What is clear is that Harris’s overall standing has improved more in recent weeks than Trump’s.

The new Yahoo News/YouGov poll tells a plausible story about the so-called Kennedy effect.

In July, when Kennedy was still running, Yahoo News and YouGov also asked registered voters how they would vote if Harris and Trump were the only candidates they could choose from. Harris’s support in this two-way scenario rose to 46%, 5 points higher than had been on the ballot that included Kennedy; Trump’s support also rose to 46%, a 3-point increase.

In other words, if you hypothetically eliminated Kennedy from the ballot, Harris got a bigger bump than Trump. The race shifted from a 43%-41% Trump lead to a 46%-46% tie.

This makes sense. On prior Yahoo News/YouGov surveys conducted from November 2023 to July 2024 — when Biden was on the ballot — an equal number of Kennedy voters identified as Democrats and Republicans. But now that Harris has taken Biden’s place, roughly twice as many remaining, would-be Kennedy voters identify as Republicans than as Democrats.

Why? Because many of Kennedy’s previous supporters were Democratic-leaning voters disinclined to vote for Biden. Once Harris replaced the president, some of these Democratic leaners flipped to Harris, helping to boost her overall support.

As a result, the remaining pool of self-identified Kennedy voters — the ones who were still backing RFK Jr. right up until he suspended his bid last week — became more Republican-leaning than it had been with Biden on the ballot.

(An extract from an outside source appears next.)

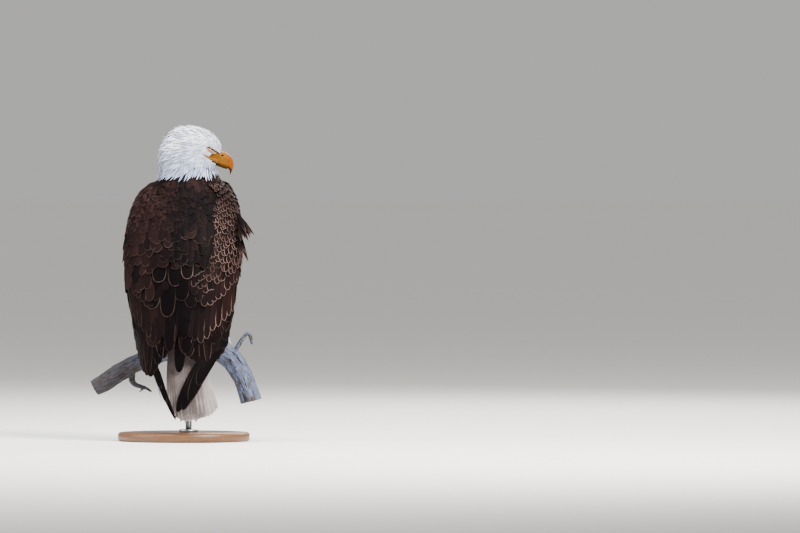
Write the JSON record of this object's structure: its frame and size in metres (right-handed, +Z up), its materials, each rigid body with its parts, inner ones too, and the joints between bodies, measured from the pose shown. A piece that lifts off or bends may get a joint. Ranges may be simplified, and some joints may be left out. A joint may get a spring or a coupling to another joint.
{
  "type": "perched bald eagle model",
  "caption": "Life-size still model of an adult bald eagle looking over its right shoulder, perched on a cut length of bare branch on a rod and oval base.",
  "frame": {"origin": "centre of the stand's flat underside", "axes": "+Z up, +Y the way the breast faces, +X the bird's own right side"},
  "size_m": [0.433, 0.3096, 0.7885],
  "materials": {
    "white_feathers": "soft layered contour feathers, matt",
    "brown_feathers": "dark brown contour feathers with thin pale edges, slightly glossy",
    "dark_flight_feathers": "blackish brown flight feathers, slightly glossy",
    "bill_horn": "orange-yellow horn, satin",
    "leg_skin": "yellow scaled skin, satin",
    "claw_horn": "black horn, polished",
    "eye_glass": "pale yellow iris under a clear polished dome",
    "bark": "weathered blue-grey bare wood, matt",
    "stand_wood": "dark stained wood, satin",
    "stand_steel": "black painted steel, satin"
  },
  "bodies": {
    "root": {"head": "white_feathers", "neck": "white_feathers", "tail": "white_feathers", "trunk": "brown_feathers", "wing_left": "brown_feathers", "wing_right": "brown_feathers", "thigh_left": "brown_feathers", "thigh_right": "brown_feathers", "primaries_left": "dark_flight_feathers", "primaries_right": "dark_flight_feathers", "bill_upper": "bill_horn", "bill_lower": "bill_horn", "eye_left": "eye_glass", "eye_right": "eye_glass", "foot_left": "leg_skin", "foot_right": "leg_skin", "perch": "bark", "stand_base": "stand_wood", "stand_collar": "stand_steel", "stand_rod": "stand_steel", "claw_left_inner": "claw_horn", "claw_left_middle": "claw_horn", "claw_left_outer": "claw_horn", "claw_left_hind": "claw_horn", "claw_right_inner": "claw_horn", "claw_right_middle": "claw_horn", "claw_right_outer": "claw_horn", "claw_right_hind": "claw_horn"}
  },
  "joints": []
}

Before mentioning Kennedy’s recent decision to withdraw and endorse Trump, the latest Yahoo News/YouGov survey asked respondents whether they had a favorable or unfavorable view of Kennedy. Among Democrats, unfavorable views of Kennedy have risen 23 points (to 66%) since October 2023; among Republicans, favorable views of Kennedy are up 13 points (to 60%) over the same period. Despite the Kennedy family’s Democratic lineage, Republicans now like RFK Jr. a lot more than Democrats do.

So what does this mean for November? Toward the end of the new Yahoo News/YouGov questionnaire, respondents were asked a hypothetical question: How would you vote if RFK Jr. were still a candidate? There, Kennedy gets 6% of the vote. Trump gets 42%. And Harris gets 44%.

These numbers suggest that the overall effect of Kennedy’s exit has been marginal. Recall that Harris gets 46% of the vote to Trump’s 45% without Kennedy on the ballot — a one-point lead. Hypothetically put Kennedy back on the ballot, and Harris’s lead grows to two points.

So in the end, Trump might be trailing by slightly less than he would have been in a world where Kennedy kept running. But Trump is still trailing. Whatever bump Harris has received since launching her bid — a bump that likely includes some former RFK Jr. voters — is bigger than whatever bump Trump has received since Kennedy dropped out.

____________

The Yahoo News survey was conducted by YouGov using a nationally representative sample of 1,788 U.S. adults interviewed online from Aug. 22 to 26, 2024. The sample was weighted according to gender, age, race, education, 2020 election turnout and presidential vote, baseline party identification and current voter registration status. Demographic weighting targets come from the 2019 American Community Survey. Baseline party identification is the respondent’s most recent answer given prior to Nov. 1, 2022, and is weighted to the estimated distribution at that time (33% Democratic, 27% Republican). Respondents were selected from YouGov’s opt-in panel to be representative of all U.S. adults. The margin of error is approximately 2.7%.